◆ TASK TO CARRY OUT
Restate word for word the lines of the data below, from the first through the one that has "steel_t = 0.6; // [0.5:0.1:0.7]".

* start *

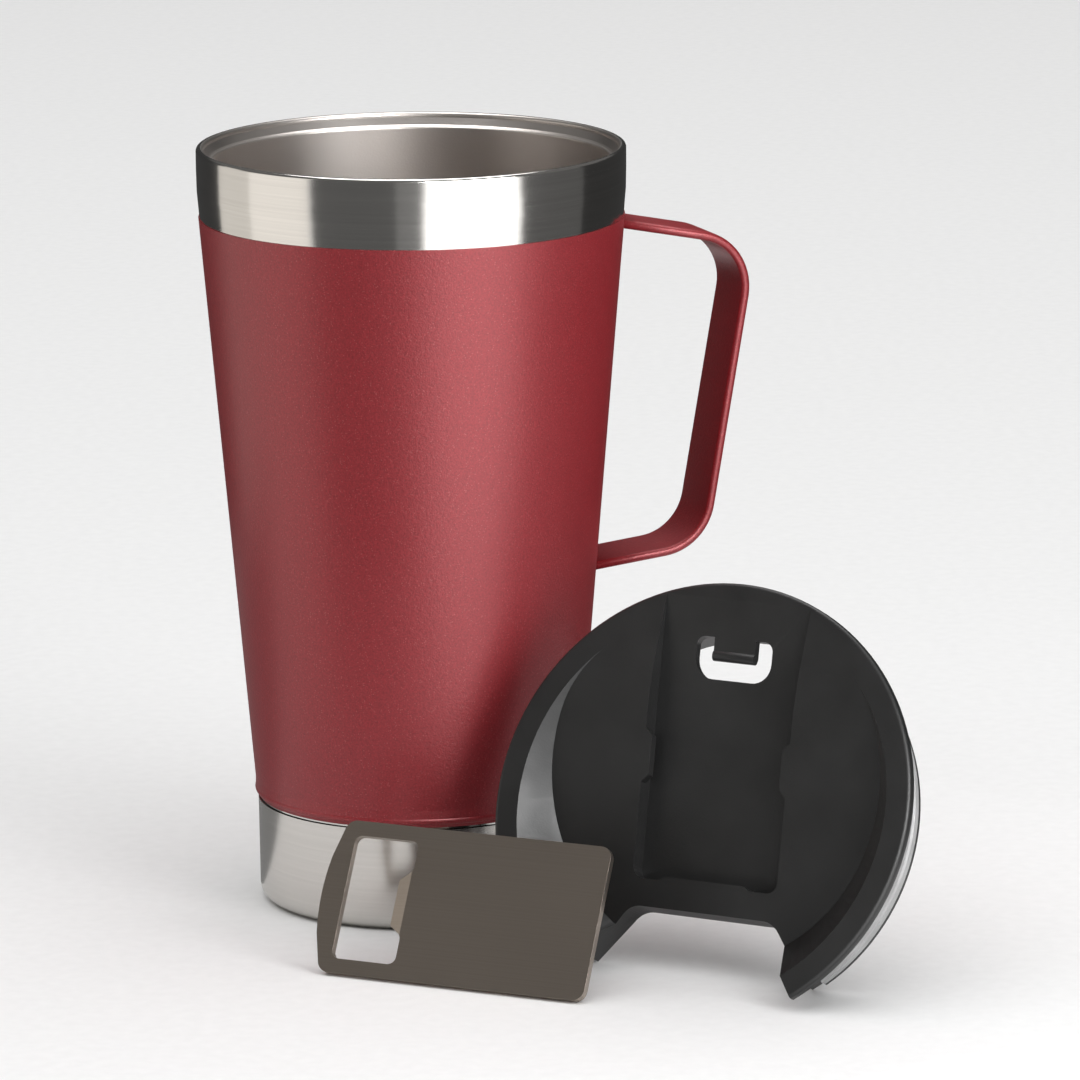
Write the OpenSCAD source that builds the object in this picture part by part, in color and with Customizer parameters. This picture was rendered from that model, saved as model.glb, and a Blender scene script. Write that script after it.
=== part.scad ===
// Insulated travel mug: a double-wall steel cup with a strap handle, its loose
// lid standing beside it, and the bottle opener plate that snaps into the lid.
// +Z is up. The origin is the centre of the mug's base, on the surface it stands on.

/* [Mug] */
// Height from the standing surface to the top of the lip
mug_h = 172; // [168:1:180]
// Outer radius of the bare steel band at the lip
lip_r = 48; // [47.8:0.1:49]
// Height at which the powder coat ends below the bare band
coat_top_z = 156.3; // [154:0.1:158]
// Height at which the powder coat ends above the base cup
coat_bottom_z = 24; // [23.5:0.1:26]
// Outer radius of the coat at its top edge
coat_top_r = 47.65; // [47.4:0.05:47.8]
// Outer radius of the coat just above the base cup
coat_bottom_r = 36.4; // [36.2:0.1:37]
// Thickness of the powder coat
coat_t = 0.25; // [0.15:0.05:0.3]
// Wall thickness of the steel shells
steel_t = 0.6; // [0.5:0.1:0.7]

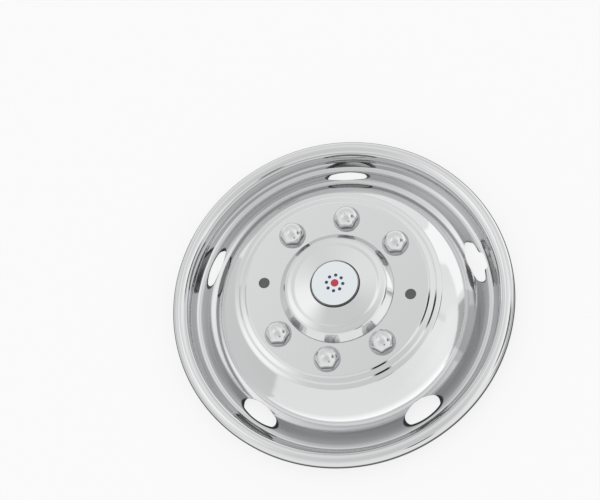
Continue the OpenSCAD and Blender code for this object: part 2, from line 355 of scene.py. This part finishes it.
HAND_WINDOW_IN = 0.0205
HAND_WINDOW_OUT = 0.0155
VALVE_WINDOW_OUT = 0.024
STUD_WINDOW = 0.017
STUD_WINDOW_HALF = 9
for k, angle in enumerate(hand_hole_angles):
    reach, window_out = (notched_reach, VALVE_WINDOW_OUT) if k == 0 else (oval_reach, HAND_WINDOW_OUT)
    low_r, high_r = HAND_HOLE_R - HAND_WINDOW_IN, HAND_HOLE_R + window_out
    open_hole(HAND_HOLE_R, angle, FINE_HALF, low_r, high_r, reach, EDGE_R, 5)
for k in range(360 // STUD_STEP):
    hole_r = COVER_HOLE_R if k in COVER_PLACES else STUD_HOLE_R
    low_r, high_r = STUD_R - STUD_WINDOW, STUD_R + STUD_WINDOW
    open_hole(STUD_R, k * STUD_STEP, STUD_WINDOW_HALF, low_r, high_r, lambda angle: hole_r, 0, 3)
for i in range(len(rows) - 1):
    for j in range(len(columns)):
        if (i, j) not in taken:
            liner_faces.append((spot_at(i, j), spot_at(i + 1, j), spot_at(i + 1, j + 1), spot_at(i, j + 1)))
used = sorted({i for face in liner_faces for i in face})
renumbered = {old: new for new, old in enumerate(used)}
liner_faces = [tuple(renumbered[i] for i in face) for face in liner_faces]
pressed_liner = sheet_object("pressed_liner", [spots[i] for i in used], liner_faces, SHEET)


class Wire:
    """One output of a node tree. Sums and products of wires add their Math nodes."""

    def __init__(self, tree, socket=None):
        self.tree = tree
        self.socket = socket

    def node(self, kind, settings, inputs, output=0):
        """A node of this kind, its settings first, then the values or wires of its sockets."""
        made = self.tree.nodes.new(kind)
        for name, value in settings.items():
            setattr(made, name, value)
        for name, value in inputs.items():
            if isinstance(value, Wire):
                self.tree.links.new(value.socket, made.inputs[name])
            else:
                made.inputs[name].default_value = value
        return Wire(self.tree, made.outputs[output]) if made.outputs else None

    def math(self, operation, *values):
        return self.node("ShaderNodeMath", {"operation": operation}, dict(enumerate(values)))

    def __add__(self, other):
        return self.math("ADD", self, other)

    def __sub__(self, other):
        return self.math("SUBTRACT", self, other)

    def __rsub__(self, other):
        return self.math("SUBTRACT", other, self)

    def __mul__(self, other):
        return self.math("MULTIPLY", self, other)

    def __truediv__(self, other):
        return self.math("DIVIDE", self, other)

    def __rtruediv__(self, other):
        return self.math("DIVIDE", other, self)

    def __pow__(self, other):
        return self.math("POWER", self, other)

    __radd__ = __add__
    __rmul__ = __mul__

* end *

◆ WRITTEN SOLUTION
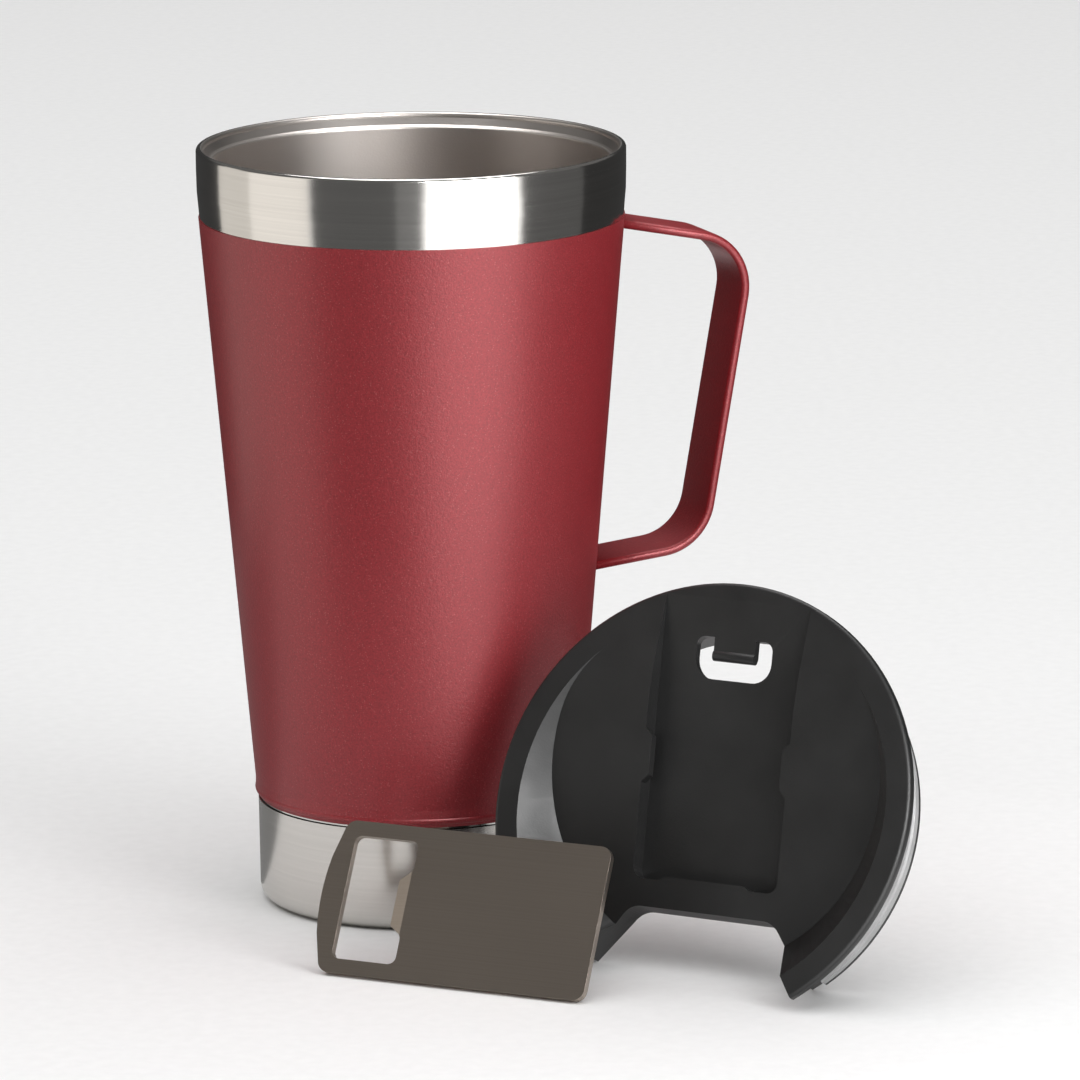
Write the OpenSCAD source that builds the object in this picture part by part, in color and with Customizer parameters. This picture was rendered from that model, saved as model.glb, and a Blender scene script. Write that script after it.
=== part.scad ===
// Insulated travel mug: a double-wall steel cup with a strap handle, its loose
// lid standing beside it, and the bottle opener plate that snaps into the lid.
// +Z is up. The origin is the centre of the mug's base, on the surface it stands on.

/* [Mug] */
// Height from the standing surface to the top of the lip
mug_h = 172; // [168:1:180]
// Outer radius of the bare steel band at the lip
lip_r = 48; // [47.8:0.1:49]
// Height at which the powder coat ends below the bare band
coat_top_z = 156.3; // [154:0.1:158]
// Height at which the powder coat ends above the base cup
coat_bottom_z = 24; // [23.5:0.1:26]
// Outer radius of the coat at its top edge
coat_top_r = 47.65; // [47.4:0.05:47.8]
// Outer radius of the coat just above the base cup
coat_bottom_r = 36.4; // [36.2:0.1:37]
// Thickness of the powder coat
coat_t = 0.25; // [0.15:0.05:0.3]
// Wall thickness of the steel shells
steel_t = 0.6; // [0.5:0.1:0.7]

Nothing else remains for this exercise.